This version (2014/04/14 11:52) is a draft.
Approvals: 0/1

MediaWiki

MediaWiki is free and open source software for building and maintaining a wiki website. Using the MediaWiki Download function and the MediaWikiPlugin, you can mirror a Mediawiki website in a Greenstone collection.

MediaWiki Download

See the download page for general information on downloading records through Greenstone.

Greenstone can download HTML pages and associated files like stylesheets from a given MediaWiki website from the GLI (in the Download panel) or the command line (using the downloadfrom.pl script). Either way, you are presented with the following options:

OptionDescription
Source URL(-url <string>)(REQUIRED) Source URL. In case of http redirects, this value may change
Download Depth (-depth <int>)How many hyperlinks deep to go when downloading (Default: 0)
Only files below URL (-below)Only mirror files below this URL
Only files within site (-within)Only mirror files within the same site
Ignore URL patterns (-reject_files <string>)Ignore url list, separate by comma, e.g.*cgi-bin*,*.ppt ignores hyperlinks that contain either 'cgi-bin' or '.ppt' (Default: *action=*,*diff=*,*oldid=*,*printable*,*Recentchangeslinked*, Userlogin*,*Whatlinkshere*, *redirect*, *Special:*,Talk:*,Image:*,*.ppt,*.pdf,*.zip,*.doc)
Exclude directories (-exclude_directories <string>)List of exclude directories (must be absolute path to the directory), e.g. /people,/documentation will exclude the 'people' and 'documentation' subdirectory under the currently crawling site. (Default: /wiki/index.php/Special:Recentchangeslinked, /wiki/index.php/Special:Whatlinkshere, /wiki/index.php/Talk:Creating_CD)

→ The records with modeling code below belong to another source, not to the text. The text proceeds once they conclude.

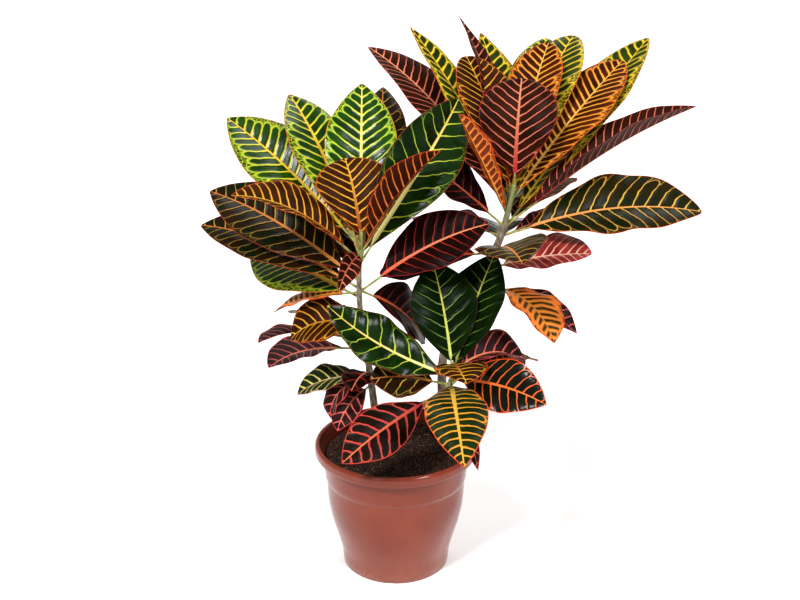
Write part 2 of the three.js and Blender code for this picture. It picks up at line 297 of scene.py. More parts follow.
cutter_mesh = bpy.data.meshes.new("cutters")
cutters.to_mesh(cutter_mesh)
cutters.free()
cutter = bpy.data.objects.new("cutters", cutter_mesh)
scene.collection.objects.link(cutter)
drill = pot.modifiers.new("drill", "BOOLEAN")
drill.operation, drill.object, drill.solver = "DIFFERENCE", cutter, "EXACT"
applied(pot)
bpy.data.objects.remove(cutter)
pot.data.set_sharp_from_angle(angle=radians(35))
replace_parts(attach(pot, "root"), "pot")


# ------------------------------------------------------------------ stems
# Three woody stems, grey-brown with leaf scars below and green at the tip. They come up out of the soil.
STEMS = {
    # points passed through, mm, and the radius at each
    "left": (
        [(-22, 25, 104), (-22, 25, 146), (-30, 8, 240), (-39, -2, 310), (-40, -18, 370), (-37, -20, 418)],
        [5.2, 5, 4, 3.2, 3, 2],
    ),
    "right": (
        [(58, 30, 104), (58, 30, 146), (58, 50, 250), (93, 54, 325), (120, 52, 388), (134, 50, 452)],
        [6.4, 6.2, 5.2, 4.8, 4.4, 2.4],
    ),
    "low": (
        [
            (0, 32, 104),
            (0, 32, 146),
            (4, 27, 162),
            (22, 4, 194),
            (52, -35, 230),
            (61, -40, 248),
            (64, -41, 272),
        ],
        [5, 4.8, 4.6, 4.2, 3.6, 3.2, 2],
    ),
}
STEM_STEPS = 24  # between two of the points passed through
STEM_SIDES = 24
STEM_FOOT = 118  # mm, the height at which a stem starts, inside the soil
SCARS_APART = 9  # mm
SCAR_PROUD = 0.07  # how much a leaf scar thickens the stem
SLIMMER = 0.98  # of its solid's radius, at the tip
YOUNG_WOOD = 0.06  # m of greener wood below the tip


def tube(spine, radii, sides):
    """The points and faces of a closed tube along a spine, with a radius at each of its points."""
    points, faces = [], []
    spine = np.asarray(spine, float)
    ahead = np.gradient(spine, axis=0)
    ahead /= np.linalg.norm(ahead, axis=1)[:, None]
    side = np.cross(ahead[0], (0.3, 1, 0.2))
    for centre, along, radius in zip(spine, ahead, radii):
        side = side - along * (side @ along)
        side /= np.linalg.norm(side)
        other = np.cross(along, side)
        for turn in np.arange(sides) * tau / sides:
            points.append(centre + (side * cos(turn) + other * sin(turn)) * radius)
    for k in range(len(spine) - 1):
        for s in range(sides):
            a, b = k * sides + s, k * sides + (s + 1) % sides
            faces.append((a, b, b + sides, a + sides))
    faces.append(tuple(range(sides))[::-1])
    faces.append(tuple(range((len(spine) - 1) * sides, len(spine) * sides)))
    return points, faces


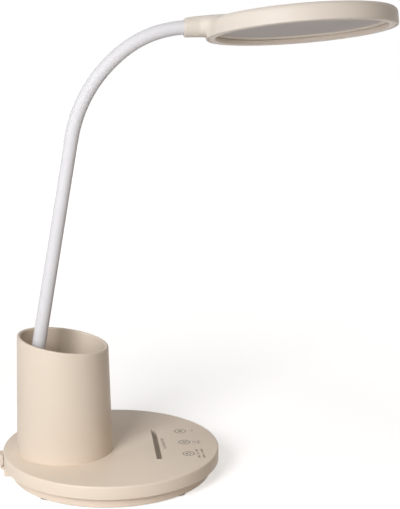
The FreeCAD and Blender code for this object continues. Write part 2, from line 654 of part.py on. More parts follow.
def board(label, low, height, left, right, half):
    """Flat rectangular piece, even about the X axis."""
    body = new_body(label)
    sketch = new_sketch(body, "board_outline", height=low)
    outline(sketch, (left, f"-({half})"), (right, f"-({half})"), (right, half), (left, half))
    pad(body, sketch, "board", height)
    return body


BALLAST_TOP = f"{FLOOR} + ballast_height"
board("battery_tape", BALLAST_TOP, "tape_height", "-cell_back - cell_long / 2 + tape_inset",
      "-cell_back + cell_long / 2 - tape_inset", "cell_wide / 2 - tape_inset")
battery = board("battery", f"{BALLAST_TOP} + tape_height", "cell_height",
                "-cell_back - cell_long / 2", "-cell_back + cell_long / 2", "cell_wide / 2")
touch_board = board("touch_board", TOUCH_BOARD, "board_thick",
                    "touch_ahead - touch_board_wide / 2", "touch_ahead + touch_board_wide / 2",
                    "touch_board_long / 2")
pocket(touch_board, circles(touch_board, "board_hole_outline", TOUCH_BOARD,
                            "board_screw + screw_gap", TOUCH_POSTS),
       "board_holes", "board_thick", up=True)
main_board = board("main_board", MAIN_BOARD, "board_thick", "-main_board_back",
                   "-main_board_back + main_board_long", "main_board_wide / 2")
pocket(main_board, circles(main_board, "board_hole_outline", MAIN_BOARD,
                           "board_screw + screw_gap", MAIN_POSTS),
       "board_holes", "board_thick", up=True)
for number, side in enumerate(("-touch_pitch", "0", "touch_pitch"), start=1):
    foam = new_body(f"touch_pad_{number}")
    pad(foam, circles(foam, "foam_outline", f"{TOUCH_BOARD} + board_thick", "pad_radius",
                      [("touch_ahead", side)]), "foam", "pad_height")

socket = new_body("charging_socket")
shell = new_sketch(socket, "shell_outline", "YZ_Plane", "-socket_face")
box_outline(shell, "0", "port_height", "socket_wide", "socket_tall")
pad(socket, shell, "shell", "socket_long")
mouth = new_sketch(socket, "mouth_outline", "YZ_Plane", "-socket_face")
box_outline(mouth, "0", "port_height", "socket_wide - 2 * socket_wall",
            "socket_tall - 2 * socket_wall")
pocket(socket, mouth, "mouth", "socket_long - socket_back", up=True)
tongue = new_sketch(socket, "tongue_outline", "YZ_Plane", "-socket_face + tongue_sunk")
box_outline(tongue, "0", "port_height", "socket_wide - 2 * tongue_inset", "tongue_thick")
pad(socket, tongue, "tongue", "socket_long - tongue_sunk")

# ---------------------------------------------------------------- the port flap
flap = new_body("port_flap")
plate = new_sketch(flap, "plate_outline", height="flap_bottom")
NEAR = "base_radius + flap_gap"
FAR = f"{NEAR} + flap_thick"
HALF = "flap_wide / 2"
outline(plate, (f"-sqrt(({NEAR})^2 - ({HALF})^2)", HALF, NEAR),
        (f"-sqrt(({NEAR})^2 - ({HALF})^2)", f"-{HALF}"),
        (f"-sqrt(({FAR})^2 - ({HALF})^2)", f"-{HALF}", f"-({FAR})"),
        (f"-sqrt(({FAR})^2 - ({HALF})^2)", HALF))
pad(flap, plate, "plate", "flap_top - flap_bottom")
knuckle = new_sketch(flap, "knuckle_outline", "XZ_Plane")
outline(knuckle, ("-(hinge_back - knuckle_radius)", "hinge_height"),
        ("-(hinge_back - knuckle_radius)", "flap_bottom + knuckle_root"),
        ("-(hinge_back + knuckle_radius)", "flap_bottom + knuckle_root"),
        ("-(hinge_back + knuckle_radius)", "hinge_height", "knuckle_radius"))
pad(flap, knuckle, "knuckle", "knuckle_wide", both=True)
bore = new_sketch(flap, "flap_bore_outline", "XZ_Plane")
ring(bore, "-hinge_back", "hinge_height", "hinge_pin + screw_gap")
pocket(flap, bore, "flap_bore", "flap_wide", both=True)
plug = new_sketch(flap, "plug_outline", "YZ_Plane", f"-({NEAR}) - flap_thick / 2")
box_outline(plug, "0", "port_height", "plug_wide", "plug_tall")
pad(flap, plug, "plug", "flap_thick / 2 + flap_gap + plug_deep")
pin = new_body("hinge_pin")
pin_outline = new_sketch(pin, "pin_outline", "XZ_Plane")
ring(pin_outline, "-hinge_back", "hinge_height", "hinge_pin")
pad(pin, pin_outline, "rod", "flap_wide - 2 * seam_gap", both=True)

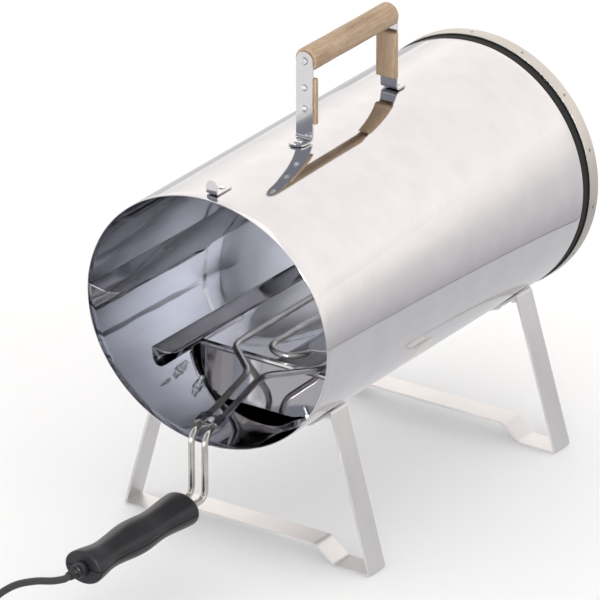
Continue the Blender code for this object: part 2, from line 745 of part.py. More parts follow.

If downloading via the GLI, you can view the downloaded files on the Gather panel. On the left-hand side of the panel, double click the Downloaded Files folder to expand its content. The subfolders are named by the URL. These files are physically stored in a temporary cache directory. You can build a collection using these downloaded files by dragging them across to the Collection section on the right-hand side of the Gather panel.

An example MediaWiki download on the command line would be:

 perl -S downloadfrom.pl -document_mode MediaWiki -url http://en.wikipedia.org/ -depth 1 -reject_files *Recentchangeslinked*, Userlogin*,*Whatlinkshere*, 

This would download files below the url http://en.wikipedia.org/ to one hyperlink deep, rejecting files with Recentchangeslinked, Userlogin, or Whatlinkshere in their url, and excluding the default directories.

Files downloaded from MediaWiki sites are processed by the MediaWikiPlugin.